The person sitting at their kitchen table at midnight, running their situation through a chatbot, deserves to know what that tool can and cannot do before they find out the hard way.
AI is quickly becoming a go-to tool for legal information. But do you really want to count on it to help you solve the problems and challenges that come when your marriage ends?
A recent survey found that 65% of respondents have used AI for some legal guidance, reflecting a broader shift toward self-service tools across industries. That shift is happening alongside a broader gap in access to legal services. According to the Legal Services Corporation, 92% of low-income Americans receive inadequate or no legal help for civil legal issues. As a result, more individuals are turning to self-service tools, including AI platforms, to navigate complex legal processes on their own.
Divorce is one of the most common areas where this trend is playing out. Data from the Centers for Disease Control and Prevention shows that more than 600,000 divorces occur annually in the U.S.
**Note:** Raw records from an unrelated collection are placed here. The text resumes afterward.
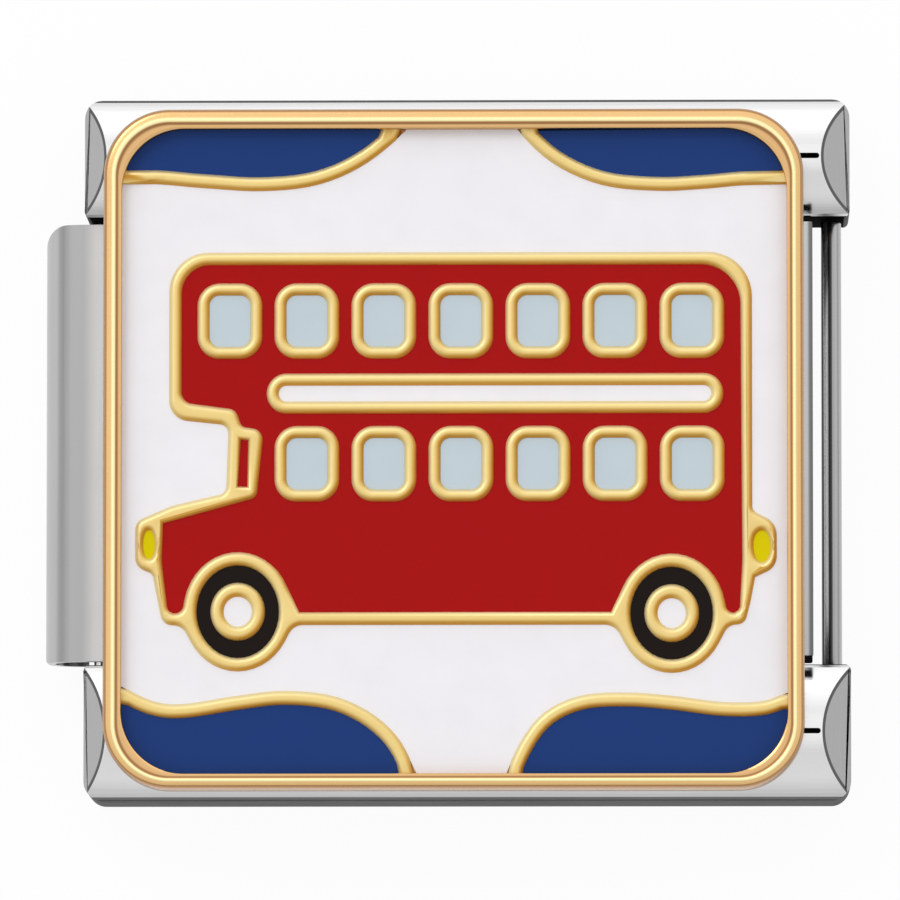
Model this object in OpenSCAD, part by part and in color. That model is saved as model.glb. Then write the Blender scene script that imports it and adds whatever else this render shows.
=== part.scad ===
// Modular bracelet charm link, lying face up. Sizes are in millimetres.
// X runs along the bracelet, Y across it, and the enamelled face looks up along Z.
// The origin is under the middle of the whole link, on the plane that the rails stand on.

/* [Shell] */
// Length of the shell along the bracelet
shell_l = 9.8; // [8:0.02:12]
// Width of the shell across the bracelet
shell_w = 9; // [7.4:0.05:11]
// Width of the upper rail, on the +Y side
upper_rail_w = 1.52; // [1.3:0.02:2]
// Width of the lower rail, on the -Y side
lower_rail_w = 1.74; // [1.3:0.02:2]
// Height of a rail at its ridge
rail_h = 1.65; // [1.5:0.05:2]
// Height that the crown rises over the rail's sides
crown_h = 0.3; // [0.2:0.02:0.5]
// Thickness of the deck between the rails
deck_t = 0.18; // [0.12:0.02:0.25]
// Distance of the deck's ends from the shell's ends
deck_inset = 0.48; // [0.3:0.02:0.6]
// Distance of the deck's shoulders from the face plate's ends
shoulder_inset = 0.35; // [0.1:0.05:0.4]
// Length of the ground bevels at the catch rod's end, along the ridge
open_bevel_l = 0.37; // [0.15:0.01:0.4]
// Length of the ground bevels at the sleeve's end, along the ridge
sleeve_bevel_l = 0.29; // [0.15:0.01:0.4]
// Drop of the bevel from the ridge to the end face
bevel_drop = 0.28; // [0.2:0.02:0.5]
// Width of the slot along a rail's ridge
slot_w = 0.07; // [0.05:0.01:0.12]
// Depth of the slot along a rail's ridge
slot_d = 0.3; // [0.1:0.05:0.5]
// Distance of the slot's ends from the bevels
slot_inset = 0.02; // [0.02:0.01:0.2]
// Radius of a rail's lower edges
edge_r = 0.12; // [0.08:0.02:0.25]
// Radius of the shell's corners, seen from above
corner_r = 0.25; // [0.1:0.01:0.4]
// Radius of the rails' corners beside the channel, seen from above
inner_corner_r = 0.08; // [0.04:0.01:0.09]

/* [Rods] */
// Diameter of the two rods
rod_d = 0.26; // [0.2:0.01:0.32]
// Distance of each rod's axis from the shell's end
rod_inset = 0.23; // [0.18:0.01:0.3]
// Depth that a rod enters each rail
rod_depth = 0.4; // [0.2:0.05:0.6]
// Radial clearance of a rod in its hole
rod_gap = 0.01; // [0.005:0.005:0.02]

/* [Sleeve] */
// Length of the sleeve along the bracelet
sleeve_l = 4.6; // [4:0.1:5]
// Thickness of the flattened sleeve
sleeve_t = 1.06; // [0.9:0.02:1.2]
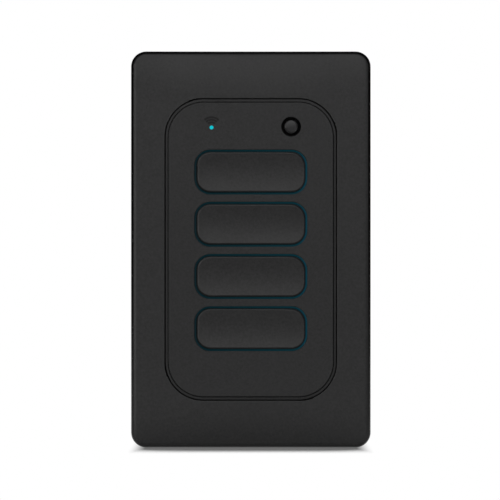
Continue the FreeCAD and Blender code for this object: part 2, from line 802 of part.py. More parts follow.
can = new_body("shield_can", z="can_rise")
nodes.append(can)
can_back = f"({BOARD_BACK} - can_height)"
add(can, "can_shell", rectangle("can_length", "can_width"), can_back, BOARD_BACK)
cut(can, "can_inside", rectangle("can_length - 2 * can_sheet", "can_width - 2 * can_sheet"),
    f"{can_back} + can_sheet", BOARD_BACK)
nodes.append(block("radio_chip", "0", "can_rise", f"{BOARD_BACK} - chip_height",
                   "chip_side", "chip_side", "chip_height"))
crystal_across = "can_length / 2 + part_gap + crystal_length / 2"
nodes.append(block("crystal", crystal_across, "can_rise", f"{BOARD_BACK} - crystal_height",
                   "crystal_length", "crystal_width", "crystal_height"))
capacitor_row = "can_rise - can_width / 2 - part_gap - capacitor_width / 2"
nodes.append(group("chip_capacitors", [
    block(f"capacitor_{spot}", f"{spot - (CAPACITORS + 1) / 2} * capacitor_pitch", capacitor_row,
          f"{BOARD_BACK} - capacitor_height", "capacitor_length", "capacitor_width", "capacitor_height")
    for spot in range(1, CAPACITORS + 1)
]))
nodes.append(block("control_chip", "-control_across", f"{KEYS_TOP} - 2 * key_pitch", BOARD_FRONT,
                   "control_side", "control_side", "chip_height"))
nodes.append(block("chip_antenna", "0", f"{CAVITY_END} - antenna_inset", BOARD_FRONT,
                   "antenna_length", "antenna_width", "antenna_height"))

# Fascia: moulded front with a sunk ring, four pill openings, guide pins and screw bosses

fascia = new_body("fascia")
nodes.append(fascia)
field_width = "(panel_width - 2 * ring_side)"
field_height = f"({PANEL_HEIGHT} - 2 * ring_end)"
field_outline = rounded(field_width, field_height, "field_corner")
opening_outline = rounded("cap_width + 2 * halo_gap", OPENING_HEIGHT, "cap_corner + halo_gap")
flange_side = "(cap_width / 2 + halo_gap + flange_overlap)"
pin_across = f"({flange_side} + pin_reach)"
pins = [(f"-{pin_across}", "0"), (pin_across, "0")]
add(fascia, "panel", rounded("panel_width", PANEL_HEIGHT, "panel_corner"), RING_BACK, RING_FRONT)
round_edges(fascia, "ring_edge", "ring_edge", lambda edge: at_depth(edge, RING_FRONT))
add(fascia, "field", field_outline, RING_FRONT, FIELD_FRONT)
cut(fascia, "hollow", cavity_outline, RING_BACK, FIELD_BACK)
first_opening = cut(fascia, "key_opening", opening_outline, FIELD_BACK, FIELD_FRONT, z=key_height(1))
first_pins = add(fascia, "guide_pins", circles("pin_radius", pins),
                 f"{FLANGE_BACK} - pin_extra", FIELD_BACK, z=key_height(1))
row = repeat(fascia, "key_row", [first_opening, first_pins], "LinearPattern",
             origin_axis(fascia, "Z_Axis"), len(KEYS), "Length", f"{len(KEYS) - 1} * key_pitch")
row.Reversed = True
round_edges(fascia, "field_edge", "field_edge", lambda edge: at_depth(edge, FIELD_FRONT))
cut(fascia, "foot_groove", together(
    rounded(f"{field_width} + 2 * groove_width", f"{field_height} + 2 * groove_width",
            "field_corner + groove_width"),
    field_outline,
), f"{RING_FRONT} - groove_depth", RING_FRONT)
cut(fascia, "pair_opening", circle("pair_radius + pair_gap"),
    FIELD_BACK, FIELD_FRONT, x="pair_across", z=pair_height)
cut(fascia, "lens_opening", circle("lens_radius + lens_play"), FIELD_BACK, FIELD_FRONT,
    x="-status_across", z=status_height)
add(fascia, "bosses", circles("pillar_radius", pillars), BOARD_FRONT, FIELD_BACK)
cut(fascia, "pilot_holes", circles("screw_radius + screw_play", pillars),
    BOARD_FRONT, f"{BOARD_FRONT} + screw_bite + pilot_play")

# Keys: an opaque dished cap on a translucent carrier that runs behind the fascia

cap_outline = rounded("cap_width", CAP_HEIGHT, "cap_corner")
plug_width = "cap_width - 2 * cap_wall"
plug_height = f"{CAP_HEIGHT} - 2 * cap_wall"
plug_corner = "cap_corner - cap_wall"
plug_front = f"({CAP_BACK} + plug_lift)"
pipe_back = f"({BOARD_FRONT} + lamp_height + key_travel + pipe_play)"
dish_radius = f"((({CAP_HEIGHT} / 2)^2 + dish_depth^2) / (2 * dish_depth))"
dish_bottom = f"({CAP_FRONT} - dish_depth)"
for key in KEYS:
    skirt = new_body(f"halo_skirt_{key}", z=key_height(key))
    nodes.append(skirt)
    add(skirt, "flange", rounded(f"2 * {flange_side}", "key_pitch - flange_spacing",
                                 "cap_corner + halo_gap + flange_overlap"), FLANGE_BACK, FLANGE_FRONT)
    add(skirt, "ears", rounded(f"2 * ({flange_side} + ear_reach)", "ear_height", "ear_corner"),
        FLANGE_BACK, FLANGE_FRONT)
    cut(skirt, "pin_holes", circles("pin_radius + pin_play", pins), FLANGE_BACK, FLANGE_FRONT)
    add(skirt, "step", cap_outline, FLANGE_FRONT, CAP_BACK)
    add(skirt, "plug", rounded(plug_width, plug_height, plug_corner), CAP_BACK, plug_front)
    add(skirt, "post", circle("post_radius"), PLUNGER_FRONT, FLANGE_BACK)
    add(skirt, "light_pipe", rounded("pipe_length", "pipe_width", "pipe_corner"), pipe_back, FLANGE_BACK,
        x=LAMP_SIDE)

    cap = new_body(f"button_cap_{key}", z=key_height(key))
    nodes.append(cap)
    add(cap, "cap_block", cap_outline, CAP_BACK, f"{CAP_FRONT} + dish_depth")
    dish = draft_on(cap, "dish_section", "YZ_Plane")
    circle(dish_radius, x=f"-({dish_bottom} + {dish_radius})")(dish)
    hollow = cap.newObject("PartDesign::Pocket", "dish")
    hollow.Profile = dish
    hollow.SideType = "Symmetric"
    bind(hollow, "Length", "2 * cap_width")
    round_edges(cap, "cap_edge", "cap_edge", lambda edge: all(
        -vertex.Y > number(dish_bottom) - CLOSE for vertex in edge.Vertexes))
    cut(cap, "socket", rounded(
        f"{plug_width} + 2 * plug_play", f"{plug_height} + 2 * plug_play", f"{plug_corner} + plug_play",
    ), CAP_BACK, f"{plug_front} + plug_play")

# Pairing button: turned form with a domed top, a flange behind the fascia and a post

pair = new_body("pair_button")
nodes.append(pair)
pair_rim = f"({FIELD_FRONT} - pair_sink)"
turn(pair, "pair_form", [
    (PLUNGER_FRONT, "0"),
    (PLUNGER_FRONT, "post_radius"),
    (FLANGE_BACK, "post_radius"),
    (FLANGE_BACK, "pair_radius + pair_gap + pair_flange"),
    (FLANGE_FRONT, "pair_radius + pair_gap + pair_flange"),
    (FLANGE_FRONT, "pair_radius"),
    (pair_rim, "pair_radius"),
    (f"{pair_rim} + pair_dome", "0", "(pair_radius^2 + pair_dome^2) / (2 * pair_dome)"),
], "Revolution", x="pair_across", z=pair_height)
round_edges(pair, "pair_edge", "pair_edge", lambda edge: at_depth(edge, pair_rim))

# Status lens: light pipe from the lamp to the fascia

lens = new_body("status_lens")
nodes.append(lens)
stem_back = f"({BOARD_FRONT} + lamp_height + stem_play)"
turn(lens, "lens_form", [
    (stem_back, "0"),
    (stem_back, "stem_radius"),
    (f"{FIELD_BACK} - shoulder_length", "stem_radius"),
    (f"{FIELD_BACK} - shoulder_length", "shoulder_radius"),
    (FIELD_BACK, "shoulder_radius"),
    (FIELD_BACK, "lens_radius"),
    (FIELD_FRONT, "lens_radius"),
    (FIELD_FRONT, "0"),
], "Revolution", x="-status_across", z=status_height)

# Housing screws: pan heads in the housing's bores, threaded into the fascia's bosses

screws = []
head_back = f"({FLOOR_BACK} + head_sink)"
head_front = f"({head_back} + head_height)"
recesses = (("level", "recess_length", "recess_width"), ("upright", "recess_width", "recess_length"))
for index, (x, z) in enumerate(pillars, 1):
    head = rod(f"screw_head_{index}", x, z, head_back, "head_radius", "head_height")
    shank = rod(f"screw_shank_{index}", x, z, head_front,
                "screw_radius", f"{BOARD_FRONT} + screw_bite - {head_front}")
    screw = document.addObject("Part::Fuse", f"screw_blank_{index}")
    screw.Base = head
    screw.Tool = shank
    for name, length, width in recesses:
        slot = block(f"recess_{name}_{index}", x, z, head_back, length, width, "recess_depth")
        screw = subtract(f"screw_{name}_{index}", screw, slot)
    screws.append(screw)
nodes.append(group("housing_screws", screws))

# Face plate: drafted shell with crowned ends, a window, snap hooks and stops inside, and a pry notch

plate = new_body("face_plate")
nodes.append(plate)
plate_inside_front = "(plate_depth - plate_front)"
window_width = "(panel_width + 2 * panel_gap)"
window_height = f"({PANEL_HEIGHT} + 2 * panel_gap)"
window_corner = "(panel_corner + panel_gap)"
window_outline = rounded(window_width, window_height, window_corner)
crown_start = f"({window_height} / 2 + window_edge + crown_margin)"
crown_reach = f"(plate_height / 2 - {crown_start})"
crown_radius = f"(({crown_reach}^2 + crown_drop^2) / (2 * crown_drop))"
crown_end = f"(crown_arc - {crown_reach} - overrun)"


def near_rim(edge):
    """Whether an edge runs along the front rim of the slab."""
    corner = number("plate_corner")
    middle = edge.valueAt((edge.FirstParameter + edge.LastParameter) / 2)
    over_x = abs(middle.x) - number("plate_width") / 2 + corner
    over_z = abs(middle.z) - number("plate_height") / 2 + corner
    inside = corner - (math.hypot(over_x, over_z) if min(over_x, over_z) > 0 else max(over_x, over_z))
    back = number("plate_depth - 2 * crown_drop")
    return inside < corner / 4 and all(-vertex.Y > back for vertex in edge.Vertexes)


def near_window(edge):
    reach_x = number(window_width) / 2 + CLOSE
    reach_z = number(window_height) / 2 + CLOSE
    return at_depth(edge, "plate_depth") and all(
        abs(vertex.X) < reach_x and abs(vertex.Z) < reach_z for vertex in edge.Vertexes)


add(plate, "slab", rounded("plate_width", "plate_height", "plate_corner"), "wall_gap", "plate_depth",
    draft="plate_draft")
for end in (-1, 1):
    turn(plate, "crown", [
        ("plate_depth", "crown_arc", f"-{crown_radius}"),
        ("plate_depth + overrun", "crown_arc"),
        ("plate_depth + overrun", crown_end),
        (f"plate_depth - {crown_radius} + sqrt({crown_radius}^2 - ({crown_reach} + overrun)^2)", crown_end),
    ], "Groove", z=f"{end} * ({crown_start} + crown_arc)")
round_edges(plate, "plate_edge", "plate_edge", near_rim)
cut(plate, "window", window_outline, "wall_gap", "plate_depth")
round_edges(plate, "window_edge", "window_edge", near_window)
cut(plate, "inside", rounded("plate_width - 2 * plate_wall", "plate_height - 2 * plate_wall",
                             "plate_corner - plate_wall"), "wall_gap", plate_inside_front)
add(plate, "window_lip", together(
    rounded(f"{window_width} + 2 * lip_wall", f"{window_height} + 2 * lip_wall",
            f"{window_corner} + lip_wall"),
    window_outline,
), f"{plate_inside_front} - lip_length", plate_inside_front)
hook_front = f"({catch_back} - snap_gap)"
for side, end in CORNERS:
    hook = [
        (f"{PLATE_INSIDE} + plate_wall / 2", f"{hook_front} - hook_length"),
        (PLATE_INSIDE, f"{hook_front} - hook_length"),
        (f"{PLATE_INSIDE} - hook_reach", f"{hook_front} - hook_land"),
        (f"{PLATE_INSIDE} - hook_reach", hook_front),
        (f"{PLATE_INSIDE} + plate_wall / 2", hook_front),
    ]
    add_across(plate, "hook", [(f"{side} * ({x})", depth) for x, depth in hook],
               "snap_width", f"{end} * snap_rise")
    add(plate, "stop", rectangle("stop_reach + plate_wall / 2", "stop_wall"),
        f"{rim_front} + stop_gap", plate_inside_front,
        x=f"{side} * ({PLATE_INSIDE} + plate_wall / 4 - stop_reach / 2)", z=f"{end} * stop_rise")
cut(plate, "pry_notch", rectangle("pry_width", "2 * (plate_wall + overrun)"),
    "wall_gap", "wall_gap + pry_depth", z="-plate_height / 2")

document.recompute()

for item in document.Objects:
    if "Invalid" in item.State or "Error" in item.State:
        raise RuntimeError(f"{item.Name} did not build: {item.getStatusString()}")
for node in nodes:
    if node.Shape.isNull() or not node.Shape.isValid():
        raise RuntimeError(f"{node.Name} has no valid shape")

os.makedirs("parts", exist_ok=True)
for node in nodes:
    node.Shape.exportStep(os.path.join("parts", f"{node.Label}.step"))
    print(node.Label, len(node.Shape.Solids), round(node.Shape.Volume, 2))
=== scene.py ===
import math

import bmesh
import bpy
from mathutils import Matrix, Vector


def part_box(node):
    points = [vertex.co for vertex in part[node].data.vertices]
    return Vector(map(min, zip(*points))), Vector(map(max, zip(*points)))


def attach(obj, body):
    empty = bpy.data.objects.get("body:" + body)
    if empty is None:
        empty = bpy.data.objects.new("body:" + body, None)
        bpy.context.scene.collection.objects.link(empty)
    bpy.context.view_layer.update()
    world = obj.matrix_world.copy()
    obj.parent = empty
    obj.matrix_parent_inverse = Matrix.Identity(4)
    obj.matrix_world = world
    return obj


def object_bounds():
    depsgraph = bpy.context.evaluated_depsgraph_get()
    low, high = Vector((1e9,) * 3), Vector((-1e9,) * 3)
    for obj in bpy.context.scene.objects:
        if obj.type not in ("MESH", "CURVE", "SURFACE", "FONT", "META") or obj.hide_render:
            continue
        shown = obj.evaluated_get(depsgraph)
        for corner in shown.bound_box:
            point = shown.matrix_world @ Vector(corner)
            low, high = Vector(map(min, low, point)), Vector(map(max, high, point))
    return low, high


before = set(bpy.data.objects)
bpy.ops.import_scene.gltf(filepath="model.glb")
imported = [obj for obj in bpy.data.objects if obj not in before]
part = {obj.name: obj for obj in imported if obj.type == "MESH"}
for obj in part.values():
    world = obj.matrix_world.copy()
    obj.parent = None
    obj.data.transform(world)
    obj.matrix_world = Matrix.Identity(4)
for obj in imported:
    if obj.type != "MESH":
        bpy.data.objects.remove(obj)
cad_low, cad_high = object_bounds()

# Wall bracket
# The frame that two screws hold to the wall box, moulded in dark grey glass-filled nylon.
# Its faces keep the fine pits of a spark-eroded mould, and its rim has the catches for the face plate.


def place(tree, kind, sockets, **settings):
    """Add a shader node with its settings, and with a value or a wire for each socket named."""
    node = tree.nodes.new(kind)
    for field, value in settings.items():
        setattr(node, field, value)
    for socket, value in sockets.items():
        if isinstance(value, bpy.types.NodeSocket):
            tree.links.new(value, node.inputs[socket])
        else:
            node.inputs[socket].default_value = value
    return node


def reckon(tree, operation, *values):
    """Add a Math node over numbers or wires, and return its result."""
    return place(tree, "ShaderNodeMath", dict(enumerate(values)), operation=operation).outputs[0]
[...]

Where AI is gaining traction
AI tools are already being used across the legal space for tasks such as summarizing laws, generating documents, and answering basic legal questions. For individuals handling relatively straightforward situations, such as an uncontested divorce with limited assets, these tools can provide a useful starting point.
Where complexity increases
Divorce cases often involve variables that no algorithm is built to anticipate.
State law is one of the most significant. Rules governing property division, spousal support, and custody arrangements vary widely from state to state — and within those rules, outcomes frequently turn on specific facts rather than fixed formulas. A couple in Texas dividing community property operates under an entirely different legal framework than one in New York, which is not a community property state, like most states in the U.S., where courts weigh a longer list of equitable factors. An AI tool trained on general legal information may not flag those distinctions, particularly when users phrase questions broadly or leave out details they do not know are relevant. It is very difficult to ask a question when you are not familiar with even the information needed to ask the questions. The AI apparatus will not be able to answer questions without correct input.
Financial complexity compounds the problem. Divorce proceedings regularly involve contested asset division, retirement accounts, business valuations, and disputes over income — none of which can be resolved by generating a fill in the blank document. These issues require detailed review of financial records, an understanding of tax implications, and often the involvement of forensic accountants or financial advisors. A chatbot can explain what equitable distribution means. It cannot tell you whether your spouse’s business valuation is accurate. It also cannot tell you how to apply the law and the various outcomes that could occur in Court. The law is not a cookie cutter area—there are wide variations in outcome depending on a number of factors—many intangible.
The limits of automation in legal proceedings
Even as AI becomes more advanced, its role in legal proceedings remains limited. Divorce cases that involve disputes over custody, support, or assets may require court involvement, where outcomes depend on procedural rules, evidentiary standards, and real-time decision-making.
A case involving contested custody or complex finances may require hearings, negotiations, and procedural steps that are difficult to navigate without guidance.
In those situations, individuals navigating the system alone may face challenges understanding deadlines, filing requirements, or courtroom expectations. AI can provide general guidance, but it does not participate in proceedings or adapt to changing legal dynamics. Al cannot go to Court with you and present your case.
Perhaps the most significant limit of AI in divorce is one that rarely gets discussed: most cases never go to trial. They are resolved through negotiation, and what determines the outcome is rarely the law itself. It is leverage — who has it, who understands it, and who knows how to use it.

Negotiating a divorce agreement requires reading the other side, knowing when to push and when to concede, and understanding which issues matter most to your specific situation. It requires someone who can sit across a table and adapt in real time. An AI can outline what a typical custody arrangement looks like. It cannot tell you that agreeing to a slightly lower support figure now might be worth more in long-term flexibility, or that the way an asset is titled could affect what you are actually able to collect. Those judgments live in experience and context, neither of which an algorithm can replicate.
The bottom line
Divorce and custody are not form-completion exercises. A legal proceeding with financial consequences that can follow someone for decades — and frequently happens at the most destabilizing moment of a person’s life — is one of the most critical events in a person’s life. The person sitting at their kitchen table at midnight, running their situation through a chatbot, deserves to know what that tool can and cannot do before they find out the hard way.